What the Data Reveals

  • There are about 17,000 ready-to-occupy homes up for sale in Mumbai, and 1.50 lakh more homes under construction which will assuredly be completed thanks to the stringentMahaRERA.
     
  • If we assume a standard flat size of around 900 sq.ft. of carpet area, the overall unsold inventory in the city right now accounts for around 2,300 full-sized football fields or 7,700 cricket stadiums.

Developers here have to pay hefty taxes on unsold inventory, and that most of them are so cash-strapped that they cannot launch any new projects until they have sold what they already have on hand.

To sell this inventory, they have literally pulled out all the stops. We have already seen property prices in Mumbai drop by 3-4% in the last 2-3 years. However, a serious buyer with cheque book in hand and ready to make a down-payment can, in many cases, expect another 10-15% discount - along with waived stamp duty and registration, and no service tax if the flat is ready for possession.

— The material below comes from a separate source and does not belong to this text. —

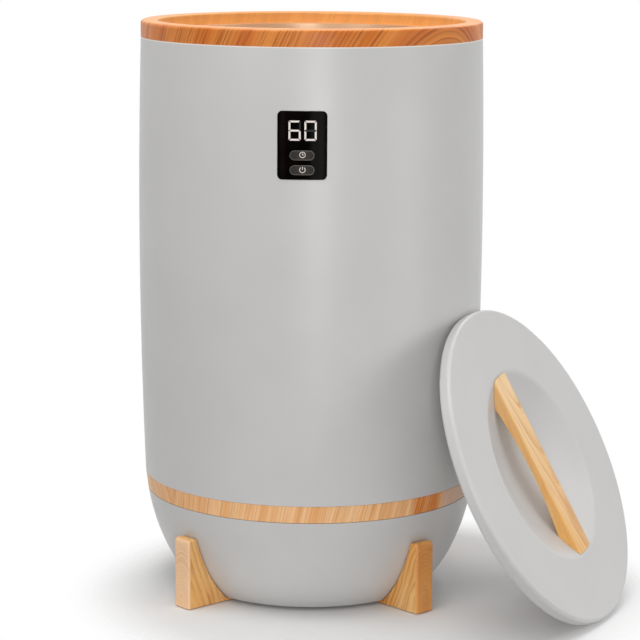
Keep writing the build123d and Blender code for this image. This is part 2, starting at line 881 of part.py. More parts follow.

Such a scenario would have been unimaginable in Mumbai 5-6 years ago.
 
Infrastructure
The latest Mumbai Development Plan 2034 has opened up areas which were previously barred from development, like the CRZ and salt-pan lands. Good in one way – there will be massive infusion of affordable housing. Not so good in other ways – it is bad news for the city’s environment, and it will put a massive strain on its current infrastructure.

However, we are also seeing a steady thinning-out of the urban population in Mumbai's central locations, with more and more people migrating to the new-emerging areas. The trend of outward migration from the MMR will continue over the next couple of decades, not only because of the astronomic property prices and crumbling infrastructure, but also because these new regions are becoming the new employment hubs.

Environmental Change
Mumbai was originally reclaimed from the sea by joining seven islands to create a shipping and trading hub for the British. We must definitely take climate change and infrastructure to counter it very seriously, because the city's sea level is rising by about 1.2 mm every year. NASA has confirmed that over the next 100 years, glacial melt may increase Mumbai's sea levels by around 16 cm. It has been estimated that the Indian subcontinent could lose 14,000 sq. km of land if the sea level rises by one meter.

For this reason, Mumbai is at high risk from climate change. The time to start bulwarking against it with adequate infrastructure is now.